◆ Provided material ◆
--------------------------------------------------

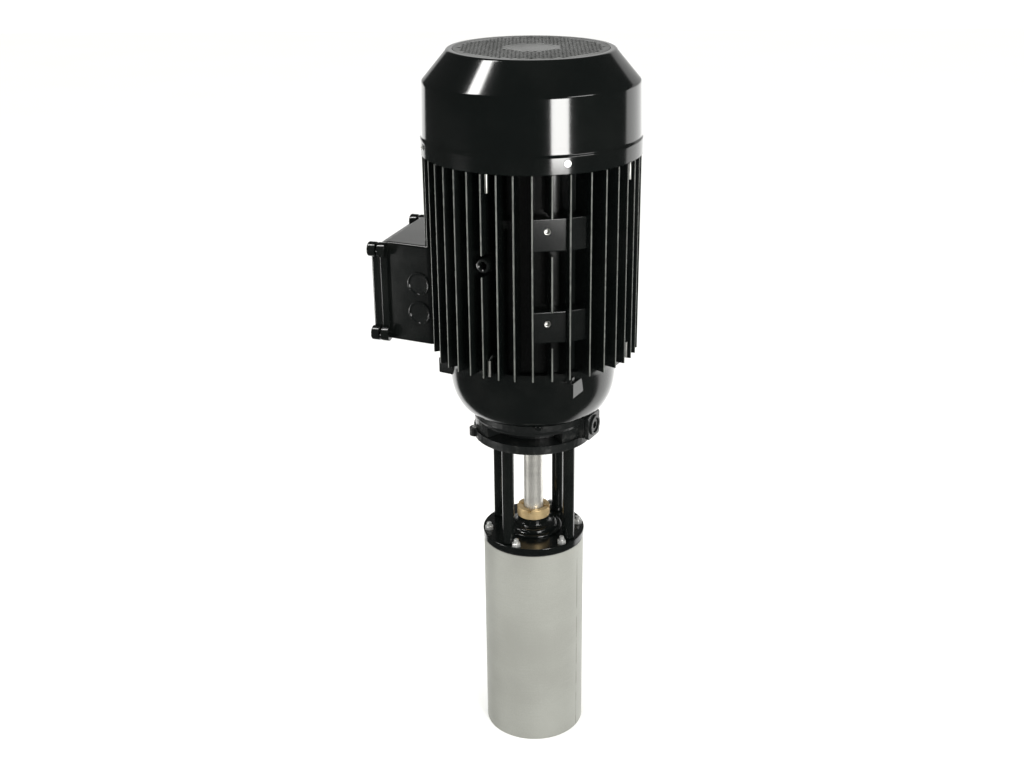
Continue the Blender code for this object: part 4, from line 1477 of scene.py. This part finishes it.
@dataclass
class PumpEnd:
    """The pump end: barrel, flange with its studs, columns, gland and shaft."""

    finishes: Finishes
    fasteners: Fastener
    stud_circle: float = 0.0590
    stud_first_deg: float = -22.5
    nut_flats: float = 0.0100
    stud_r: float = 0.0030
    stud_top: float = 0.0115
    spot_r: float = 0.0068
    spot_depth: float = 0.0032
    seam_deg: float = 60.0
    nut_slot_deg: tuple[float, float] = (75.0, 165.0)

    def barrel(self) -> None:
        """Spin the barrel with eased edges and lay the bead of its seam along it."""
        low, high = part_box("pump_barrel")
        radius, wall, ease = high.x, 0.003, 0.0006
        tube = Workpiece.turned("barrel_tube", [
            (radius - wall, low.z), (radius - ease, low.z), (radius, low.z + ease), (radius, high.z - ease),
            (radius - ease, high.z), (radius - wall, high.z)], 160)
        bead = Workpiece.slab("bead", arc(0.0, 0.0, 0.0016, 0, 330, 11), low.z + 0.0005, high.z - 0.0005)
        bead.bevel(0.0004, 1, 60.0)
        bead.place(Matrix.Diagonal((0.22, 1.0, 1.0, 1.0))).place(radial_frame(self.seam_deg, radius - 0.0003))
        tube.join(bead)
        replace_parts(tube.dress(self.finishes.stainless, Slot.STAINLESS, smooth_deg=40.0), "pump_barrel")

    def flange(self) -> None:
        """Spin the pump flange with eased edges."""
        low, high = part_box("pump_flange")
        radius, ease = high.x, 0.0009
        plate = Workpiece.turned("flange_plate", [
            (SHAFT_WAY_R, low.z), (radius - ease, low.z), (radius, low.z + ease), (radius, high.z - ease),
            (radius - ease * 0.3, high.z - ease * 0.3), (radius - ease, high.z), (SHAFT_WAY_R, high.z)], 120)
        for i in range(6):
            seat = Workpiece.cylinder("spot_face", self.spot_r, high.z - self.spot_depth, high.z + 0.004, 40)
            place = radial_frame(self.stud_first_deg + 60.0 * i, self.stud_circle)
            plate.combine(seat.place(place), "DIFFERENCE")
        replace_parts(plate.dress(self.finishes.paint, Slot.PAINT), "pump_flange")

    def columns(self) -> None:
        """Turn the four columns, each with a small collar at both ends."""
        low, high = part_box("column_1")
        radius = (high.x - low.x) / 2
        neck, ease = radius - 0.0004, 0.0008
        profile = [(0.0, low.z), (radius - ease, low.z), (radius, low.z + ease), (radius, low.z + 0.004),
                   (neck, low.z + 0.005), (neck, high.z - 0.005), (radius, high.z - 0.004),
                   (radius, high.z - ease), (radius - ease, high.z), (0.0, high.z)]
        first = Workpiece.turned("column", profile, 48)
        for i in range(4):
            node = "column_%d" % (i + 1)
            corner_low, corner_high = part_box(node)
            middle = (corner_low + corner_high) / 2
            bar = first.copy("turned_column_%d" % (i + 1), Matrix.Translation((middle.x, middle.y, 0.0)))
            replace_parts(bar.dress(self.finishes.paint, Slot.PAINT), node)
        bpy.data.objects.remove(first.obj, do_unlink=True)

    def gland(self) -> None:
        """Turn the stepped gland housing and the castellated nut."""
        low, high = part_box("gland_housing")
        base, top, neck = low.z, high.z, 0.0208
        steps = [(0.0368, 0.0), (0.0370, 0.0003), (0.0370, 0.0018), (0.0366, 0.0024), (0.0355, 0.0030),
                 (0.0306, 0.0031), (0.0301, 0.0035), (0.0300, 0.0056), (0.0295, 0.0065), (0.0285, 0.0072),
                 (0.0262, 0.0077), (0.0238, 0.0081), (0.0226, 0.0090), (neck + 0.0006, 0.0100),
                 (neck, 0.0112)]
        profile = [(SHAFT_WAY_R, base)] + [(radius, base + rise) for radius, rise in steps]
        housing = Workpiece.turned("gland_body", profile + [(neck, top), (SHAFT_WAY_R, top)], 96)
        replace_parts(housing.dress(self.finishes.paint, Slot.PAINT), "gland_housing")
        low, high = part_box("gland_nut")
        radius, bore, ease = 0.0212, 0.0128, 0.0008
        chamfer = ease * 0.3
        nut = Workpiece.turned("slotted_nut", [
            (bore, low.z), (radius - ease, low.z), (radius - chamfer, low.z + chamfer),
            (radius, low.z + ease), (radius, high.z - ease), (radius - chamfer, high.z - chamfer),
            (radius - ease, high.z),
            (bore + 0.0030, high.z), (bore + 0.0022, high.z - 0.0008), (bore, high.z - 0.0010)], 96)
        for deg in self.nut_slot_deg:
            slot = Workpiece.box("slot", (-0.03, -0.0025, high.z - 0.0035), (0.03, 0.0025, high.z + 0.002))
            nut.combine(slot.place(radial_frame(deg)), "DIFFERENCE")
        nut.bevel(0.0002, 1, 60.0)
        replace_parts(nut.dress(self.finishes.brass, Slot.BRASS), "gland_nut")

    def shaft(self) -> None:
        """Turn the shaft: a ground bar with a fine groove and a centre drilled in its upper end."""
        low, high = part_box("pump_shaft")
        radius, ease, groove, groove_z = 0.0125, 0.001, 0.0004, 0.3290
        bar = Workpiece.turned("ground_shaft", [
            (0.0, low.z), (radius - ease, low.z), (radius, low.z + ease), (radius, groove_z),
            (radius - groove, groove_z + 0.0004), (radius - groove, groove_z + 0.0014),
            (radius, groove_z + 0.0018), (radius, high.z - ease), (radius - ease, high.z),
            (0.0035, high.z), (0.0, high.z - 0.004)], 96)
        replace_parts(bar.dress(self.finishes.steel, Slot.STEEL, TURNING), "pump_shaft")

    def studs(self) -> None:
        """Put six studs with nuts and washers on the pump flange."""
        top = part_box("pump_flange")[1].z - self.spot_depth
        stud = self.fasteners.nut_on_stud("flange_stud", self.nut_flats, self.stud_r, self.stud_top)
        for i in range(6):
            place = radial_frame(self.stud_first_deg + 60.0 * i, self.stud_circle, top)
            stud.copy("flange_stud_%d" % (i + 1), place).dress(self.finishes.zinc, Slot.STEEL)
        bpy.data.objects.remove(stud.obj, do_unlink=True)

    def build(self) -> int:
        """Model the pump end's new pieces and count them."""
        self.barrel()
        self.flange()
        self.columns()
        self.gland()
        self.shaft()
        self.studs()
        return 15


@dataclass
class Studio:
    """Pale floor, bright backdrop, soft boxes and the camera."""

    photo_width: float = 1024.0
    focal_px: float = 1346.0
    eye: tuple[float, float, float] = (0.0, -1.578, 1.144)
    pitch_deg: float = 22.32
    roll_deg: float = -0.29
    shift_px: float = -20.95
    sensor: float = 36.0
    floor_size: float = 14.0
    backdrop_deg: float = 165.0
    backdrop_drop_deg: float = 25.0
    low_radiance: float = 1.9
    high_radiance: float = 0.75
    dark_radiance: float = 0.055
    white_level: float = 1.18

    def floor(self) -> None:
        """Make the pale floor, which the gloss doesn't mirror."""
        Workpiece.deselect()
        bpy.ops.mesh.primitive_plane_add(size=self.floor_size, location=(0.0, 0.0, 0.0))
        floor = bpy.context.active_object
        floor.name = "floor"
        shader = Shader("floor_white")
        speckle = shader.noise(3.0, 3.0, 0.5)
        shader.surface(Base_Color=shader.blend(speckle, grey(0.88, 0.88, 0.87), grey(0.91, 0.91, 0.90)),
                       Roughness=0.9)
        floor.data.materials.append(shader.material)
        floor.visible_glossy = False

    @staticmethod
    def ramp(tree: bpy.types.NodeTree, source: bpy.types.NodeSocket, limits: tuple[float, float],
             values: tuple[float, object]) -> bpy.types.NodeSocket:
        """Add a smooth ramp to the world's nodes.

        Args:
            tree: The world's node tree.
            source: What is ramped.
            limits: Where the ramp starts and ends.
            values: Its value at the start and, as a number or a link, at the end.

        Returns:
            The ramped value.
        """
        made = tree.nodes.new("ShaderNodeMapRange")
        made.interpolation_type = "SMOOTHSTEP"
        tree.links.new(source, made.inputs["Value"])
        made.inputs["From Min"].default_value, made.inputs["From Max"].default_value = limits
        made.inputs["To Min"].default_value = values[0]
        if isinstance(values[1], bpy.types.NodeSocket):
            tree.links.new(values[1], made.inputs["To Max"])
        else:
            made.inputs["To Max"].default_value = values[1]
        return made.outputs["Result"]

    def world(self) -> None:
        """Surround the scene with white, of which the gloss mirrors only the backdrop behind the object."""
        world = bpy.data.worlds.new("studio")
        bpy.context.scene.world = world
        world.use_nodes = True
        tree = world.node_tree
        nodes, links = tree.nodes, tree.links
        level, drop = heading(self.backdrop_deg)[0], math.radians(self.backdrop_drop_deg)
        direction = nodes.new("ShaderNodeTexCoord").outputs["Generated"]
        dot = nodes.new("ShaderNodeVectorMath")
        dot.operation = "DOT_PRODUCT"
        links.new(direction, dot.inputs[0])
        dot.inputs[1].default_value = level * math.cos(drop) - Vector((0.0, 0.0, math.sin(drop)))
        split = nodes.new("ShaderNodeSeparateXYZ")
        links.new(direction, split.inputs[0])
        up, dark = split.outputs["Z"], self.dark_radiance
        brightness = self.ramp(tree, up, (-0.04, 0.06), (self.low_radiance, self.high_radiance))
        brightness = self.ramp(tree, up, (-0.92, -0.78), (dark, brightness))
        mirrored = self.ramp(tree, dot.outputs["Value"], (0.60, 0.65), (dark, brightness))
        seen = nodes.new("ShaderNodeMix")
        links.new(nodes.new("ShaderNodeLightPath").outputs["Is Glossy Ray"], seen.inputs[0])
        seen.inputs[2].default_value = self.white_level
        links.new(mirrored, seen.inputs[3])
        background = nodes["Background"]
        links.new(seen.outputs[0], background.inputs["Strength"])
        background.inputs["Color"].default_value = grey(1.0, 1.0, 0.985)

    def soft_box(self, name: str, place: Sequence[float], target: Sequence[float], width: float,
                 height: float, watts: float) -> None:
        """Hang a rectangular soft box.

        Args:
            name: Its name.
            place: Where its middle is.
            target: The point that it faces.
            width: Its width.
            height: Its height.
            watts: Its power.
        """
        lamp = bpy.data.lights.new(name, "AREA")
        lamp.shape = "RECTANGLE"
        lamp.size = width
        lamp.size_y = height
        lamp.energy = watts
        lamp.color = (1.0, 0.995, 0.975)
        holder = bpy.data.objects.new(name, lamp)
        holder.location = place
        holder.rotation_euler = (Vector(target) - Vector(place)).to_track_quat("-Z", "Y").to_euler()
        bpy.context.scene.collection.objects.link(holder)

    def lights(self) -> None:
        """Hang four soft boxes: one high and one low at the left, one upright and one high at the right."""
        self.soft_box("left_box", (-0.946, -0.09, 2.20), (0.0, 0.0, 0.90), 0.23, 0.60, 12.0)
        self.soft_box("right_box", (0.804, -1.532, 0.71), (0.0, 0.0, 0.71), 0.54, 0.58, 24.0)
        self.soft_box("low_left_box", (-1.67, -0.45, 0.16), (0.0, 0.0, 0.60), 0.60, 0.26, 9.0)
        self.soft_box("high_right_box", (1.45, -1.09, 1.75), (0.0, 0.0, 0.90), 0.90, 0.30, 8.0)

    def camera(self) -> None:
        """Set the camera at the photograph's viewing angle."""
        data = bpy.data.cameras.new("camera")
        data.sensor_width = self.sensor
        data.lens = self.focal_px / self.photo_width * self.sensor
        data.shift_x = self.shift_px / self.photo_width
        holder = bpy.data.objects.new("camera", data)
        holder.matrix_world = (Matrix.Translation(self.eye)
                               @ Matrix.Rotation(math.radians(90.0 - self.pitch_deg), 4, "X")
                               @ Matrix.Rotation(math.radians(self.roll_deg), 4, "Z"))
        bpy.context.scene.collection.objects.link(holder)
        bpy.context.scene.camera = holder

    def build(self) -> None:
        """Set up the studio."""
        self.camera()
        self.floor()
        self.world()
        self.lights()
        bpy.context.scene.view_settings.view_transform = "Standard"


def main() -> None:
    """Load the frame, dress it and add the fine pieces."""
    logging.basicConfig(level=logging.INFO, format="%(name)s: %(message)s")
    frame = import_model()
    Studio().build()
    finishes = Finishes()
    finishes.dress_nodes(frame["nodes"])
    fasteners = Fastener(finishes)
    for maker in (FanCowl, MotorFrame, TerminalBox, DischargeHead, PumpEnd):
        pieces = maker(finishes, fasteners).build()
        LOG.info("%s: %d pieces", maker.__name__, pieces)


if __name__ == "__main__":
    main()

--------------------------------------------------

◆ What needs to be done ◆
Repeat, exactly and only, the lines from the beginning of the material through the line that contains "nut_slot_deg: tuple[float, float]".

◆ Written answer ◆
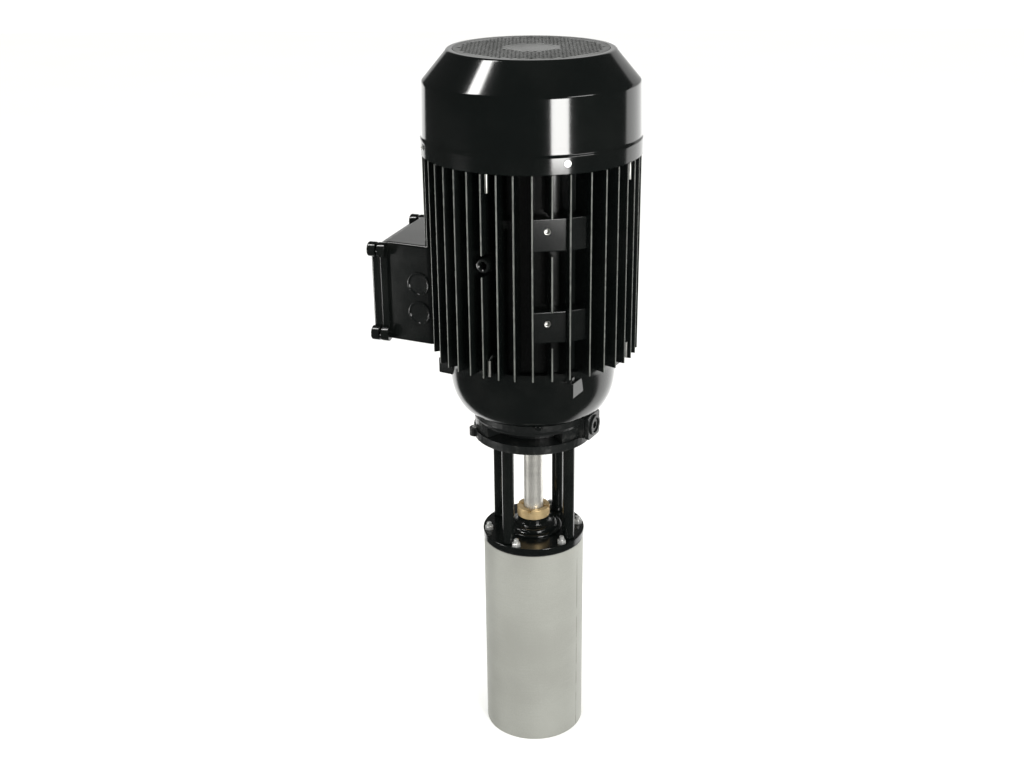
Continue the Blender code for this object: part 4, from line 1477 of scene.py. This part finishes it.
@dataclass
class PumpEnd:
    """The pump end: barrel, flange with its studs, columns, gland and shaft."""

    finishes: Finishes
    fasteners: Fastener
    stud_circle: float = 0.0590
    stud_first_deg: float = -22.5
    nut_flats: float = 0.0100
    stud_r: float = 0.0030
    stud_top: float = 0.0115
    spot_r: float = 0.0068
    spot_depth: float = 0.0032
    seam_deg: float = 60.0
    nut_slot_deg: tuple[float, float] = (75.0, 165.0)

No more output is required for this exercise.